Time series data where the observation at time \(t\) depends on the past observations \(1, ..., t-1\).
\[ P(X_{1:T}) = P(X_1) \prod_{t=2}^{T} (X_t | X_{1:t-1})\]
First order Markov chain:
\[ P(X_{1:T}) = P(X_1) \prod_{t=2}^{T} (X_t | X_{t-1})\]
First-order Markov chain on the latent state.
Second-order Markov chain on the latent state.
Exercise: construct a DGM on these variables. Think about which variables are the “causes” and which are the “outcomes.”
Difficult of class and Intelligence affects your Grade. Intelligence affects SAT score. Letter is determined by Grade.
\[p(D, I, G, S, L) = p(I) p(D) p(G|D,I) p(S|I) p(L|G)\]
Let \(G = (V, E)\) be a DAG and \(A, B, C \subset V\). We want to determine if \(A \bot_G B | C\).
Bayes ball algorithm.
Chain (pipe): \(X \to Y \to Z\). Suppose we observe \(Y\): \(Y \in C\). Then, is \(X \bot Z | Y\)?
\[\begin{align} p(x, z | y) &= \frac{p(x, y, z)}{p(y)} \\ &= \frac{p(x) p(y | x) p(z | y)}{p(y)} \\ &= \frac{p(x, y)}{p(y)} p(z | y) \\ &= p(x | y) p(z | y). \end{align}\]
Therefore, if \(Y \in C\), the ball cannot bounce from \(X\) to \(Z\).
Consider a path \(D \to G \to L\) or \(I \to G \to L\).
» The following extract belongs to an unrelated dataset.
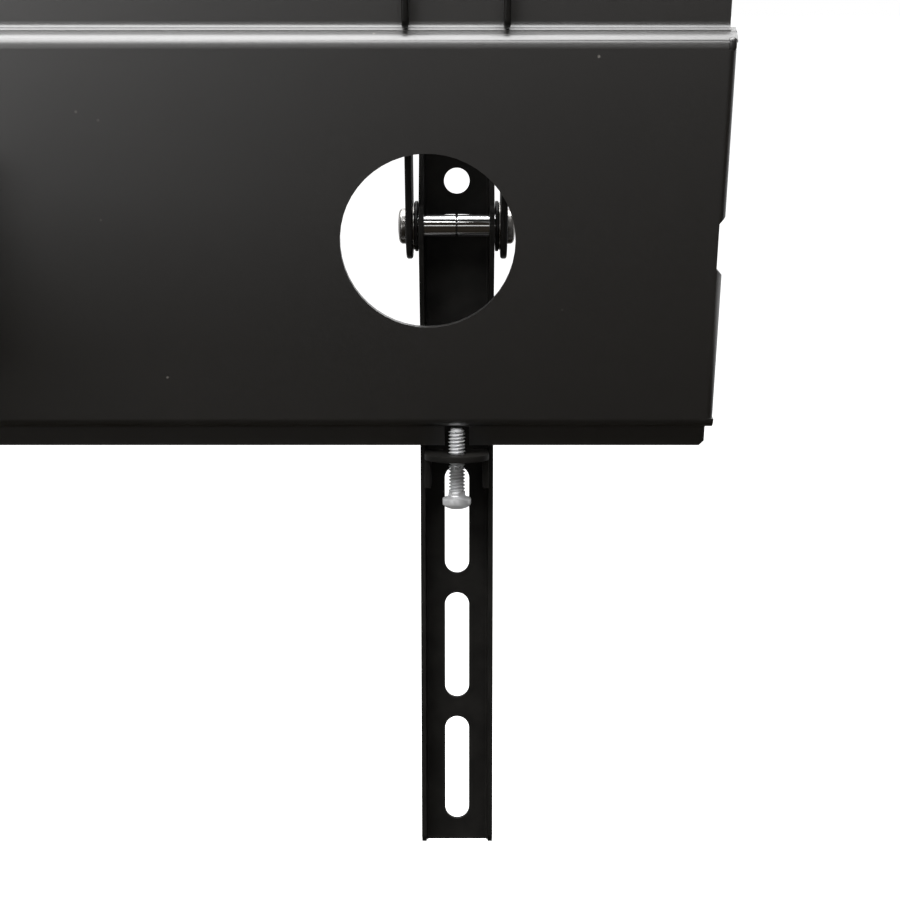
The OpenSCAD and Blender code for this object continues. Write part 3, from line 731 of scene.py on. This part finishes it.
for arm, spec in weldSpecs.items():
    tubeWelds(arm, spec)
print("welds made")


# Floor, world and lamps: a wide softbox hangs close above the plate, the room behind the camera
# is dim, and the floor shows a painted dim shade in reflections below the plate, so that the
# folds shine and the flat faces stay dark

stageSpec = {"floorDrop": 0.75, "floorBack": -14, "floorFront": 0.6, "floorWide": 10,
             "floorColor": (0.9, 0.9, 0.9), "glow": 1.0, "share": 0.5,
             # the painted dim shade that the floor shows in reflections below the plate
             "mirrored": (0.02, 0.017, 0.013),
             "whiteFrom": -1.6, "dimPast": -0.9, "paleSide": 0.4,
             "dimSide": (0.025, 0.021, 0.016), "paleFrom": -0.5, "dimFrom": 0.1}


def makeFloor(spec):
    mesh = bpy.data.meshes.new("floor")
    wide, z = spec["floorWide"], -spec["floorDrop"]
    back, front = spec["floorBack"], spec["floorFront"]
    mesh.from_pydata([(-wide, back, z), (wide, back, z), (wide, front, z), (-wide, front, z)],
                     [], [(0, 1, 2, 3)])
    floor = bpy.data.objects.new("floor", mesh)
    collection.objects.link(floor)
    material, tree, shader = newMaterial("paleFloor")
    setInputs(shader, Base_Color=(*spec["floorColor"], 1), Roughness=0.9)
    shader.inputs["Specular IOR Level"].default_value = 0
    glow = addNode(tree, "ShaderNodeEmission")
    setInputs(glow, Color=(1, 1, 1, 1), Strength=spec["glow"])
    # in reflections it shows painted light instead of its lit colour: half white on the
    # television's side, and a painted dim shade below the plate, so that the plate reflects dark
    # there
    place = addNode(tree, "ShaderNodeSeparateXYZ")
    link(tree, addNode(tree, "ShaderNodeTexCoord").outputs["Object"], place.inputs[0])
    near = addNode(tree, "ShaderNodeMapRange")
    setInputs(near, From_Min=spec["whiteFrom"], From_Max=spec["dimPast"])
    link(tree, place.outputs["Y"], near.inputs["Value"])
    # the painted reflection: a dim shade below the plate, half white further towards the
    # television
    paintedReflection = addNode(tree, "ShaderNodeEmission")
    link(tree, addRamp(tree, near.outputs[0], [(0, spec["share"]), (1, spec["mirrored"])]),
         paintedReflection.inputs["Color"])
    path = addNode(tree, "ShaderNodeLightPath")
    lit = addNode(tree, "ShaderNodeAddShader")
    link(tree, shader.outputs[0], lit.inputs[0])
    link(tree, glow.outputs[0], lit.inputs[1])
    seen = addNode(tree, "ShaderNodeMixShader")
    link(tree, addMath(tree, "MAXIMUM", path.outputs["Is Camera Ray"],
                       path.outputs["Is Transmission Ray"]), seen.inputs[0])
    link(tree, shader.outputs[0], seen.inputs[1])
    link(tree, lit.outputs[0], seen.inputs[2])
    mirrored = addNode(tree, "ShaderNodeMixShader")
    link(tree, path.outputs["Is Glossy Ray"], mirrored.inputs[0])
    link(tree, seen.outputs[0], mirrored.inputs[1])
    link(tree, paintedReflection.outputs[0], mirrored.inputs[2])
    link(tree, mirrored.outputs[0], tree.nodes["Material Output"].inputs["Surface"])
    mesh.materials.append(material)


def makeWorld(spec):
    world = bpy.data.worlds.new("studio")
    bpy.context.scene.world = world
    world.use_nodes = True
    tree = world.node_tree
    room = tree.nodes["Background"]
    room.inputs["Strength"].default_value = 1
    way = addNode(tree, "ShaderNodeTexCoord")
    parts = addNode(tree, "ShaderNodeSeparateXYZ")
    link(tree, way.outputs["Generated"], parts.inputs[0])
    side = addNode(tree, "ShaderNodeMapRange")
    setInputs(side, From_Min=spec["paleFrom"], From_Max=spec["dimFrom"])
    link(tree, parts.outputs["Y"], side.inputs["Value"])
    pale = spec["paleSide"]
    link(tree, addRamp(tree, side.outputs[0], [(0, (pale, pale, pale)), (1, spec["dimSide"])]),
         room.inputs["Color"])
    white = addNode(tree, "ShaderNodeBackground")
    setInputs(white, Color=(1, 1, 1, 1), Strength=1)
    # reflections show the white background at half strength, on the television's side only
    path = addNode(tree, "ShaderNodeLightPath")
    behind = addMath(tree, "SUBTRACT", 1, side.outputs[0])
    mirrored = addMath(tree, "MULTIPLY", path.outputs["Is Glossy Ray"],
                       addMath(tree, "MULTIPLY", behind, spec["share"]))
    seen = addMath(tree, "MAXIMUM", path.outputs["Is Camera Ray"],
                   addMath(tree, "MAXIMUM", path.outputs["Is Transmission Ray"], mirrored))
    pick = addNode(tree, "ShaderNodeMixShader")
    link(tree, seen, pick.inputs[0])
    link(tree, room.outputs[0], pick.inputs[1])
    link(tree, white.outputs[0], pick.inputs[2])
    link(tree, pick.outputs[0], tree.nodes["World Output"].inputs["Surface"])


lampSpecs = {
    "overhead": {"place": (0.05, -0.42, 0.75), "aim": (-0.05, -0.43, 0), "size": (1.3, 1.1),
                 "power": 24},
    "besideCamera": {"place": (0.9, 1.1, 0.3), "aim": (-0.1, -0.4, 0), "size": (0.6, 0.5),
                     "power": 3},
    "behindCamera": {"place": (-0.1, 1.35, 0.5), "aim": (-0.2, -0.43, 0), "size": (2.2, 0.2),
                     "power": 1.5},
    "fromTelevision": {"place": (-0.4, -2.0, 0.8), "aim": (-0.2, -0.45, 0), "size": (1.5, 1.0),
                       "power": 5},
}


def makeLamps(specs):
    for name, spec in specs.items():
        data = bpy.data.lights.new(name, "AREA")
        data.shape = "RECTANGLE"
        data.size, data.size_y = spec["size"]
        data.energy = spec["power"]
        lamp = bpy.data.objects.new(name, data)
        lamp.location = spec["place"]
        aim = Vector(spec["aim"]) - Vector(spec["place"])
        lamp.rotation_euler = aim.to_track_quat("-Z", "Y").to_euler()
        collection.objects.link(lamp)


makeFloor(stageSpec)
makeWorld(stageSpec)
makeLamps(lampSpecs)
bpy.context.scene.view_settings.view_transform = "Standard"
print("stage and lamps set")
The letter depends on the grade and if it is observed, the values of \(I\) and \(D\) are irrelevant (good grade will result in a good letter).
Tent (fork): \(X \leftarrow Y \rightarrow Z\). Suppose we \(Y\) is observed. Then, is \(X \bot Z | Y\)?
\[\begin{align} p(x, z | y) &= \frac{p(y) p(x | y) p(z | y)}{p(y)} \\ &= p(x | y) p(z | y). \end{align}\]
So, YES! If we observe the root node, it separates the children and the ball cannot bounce from \(X\) to \(Z\).
The values taken by SAT score and Grade are independent given that we observe intelligence.
Collider (v-structure): \(X \to Y \leftarrow Z\). Suppose we \(Y\) is observed. Then, is \(X \bot Z | Y\)?
\[\begin{align} p(x, z | y) &= \frac{p(x) p(z) p(y | x, z)}{p(y)} \\ &= \frac{p(x, z) p(y | x, z)}{p(y)} \end{align}\]
If \(Y\) is observed, the ball can bounce from \(X\) to \(Z\) (and vice versa) via \(Y\).
Note that marginally, \(X \bot Z\)!! because \(p(x, z) = p(x) p(z)\).
Therefore, ball cannot bounce from \(X\) to \(Z\) if \(Y\) is unobserved.
This is referred to as explaining away or Berkson’ paradox, where the observed value can be due to either of the parent nodes.
Consider \(I \to G \leftarrow D\). Clearly intelligence of the student and difficulty of the class are unrelated (marginally independent). But if we observe \(G=A\), then is it because the student is intelligent or because the course is easy? It can be explained away by either.
This conditional dependence arises because \(Y\) introduces a dependency between \(X\) and \(Z\), even though they are marginally independent. This is a key property of colliders in DGMs.
For example, let \(G=A\). Then, if \(I\) is known, then it will change our belief on \(D\) and vice versa. If \(D=hard\) along with \(G=A\), then we will update our belief so that \(P(I=high)\) is high.
Can ball bounce from \(I\) to \(D\) and vice versa? Is \(I \bot D | L\)?
Essentially, observing \(L\) unblocks \(G\) as a collider so that ball can bounce from \(I\) to \(D\).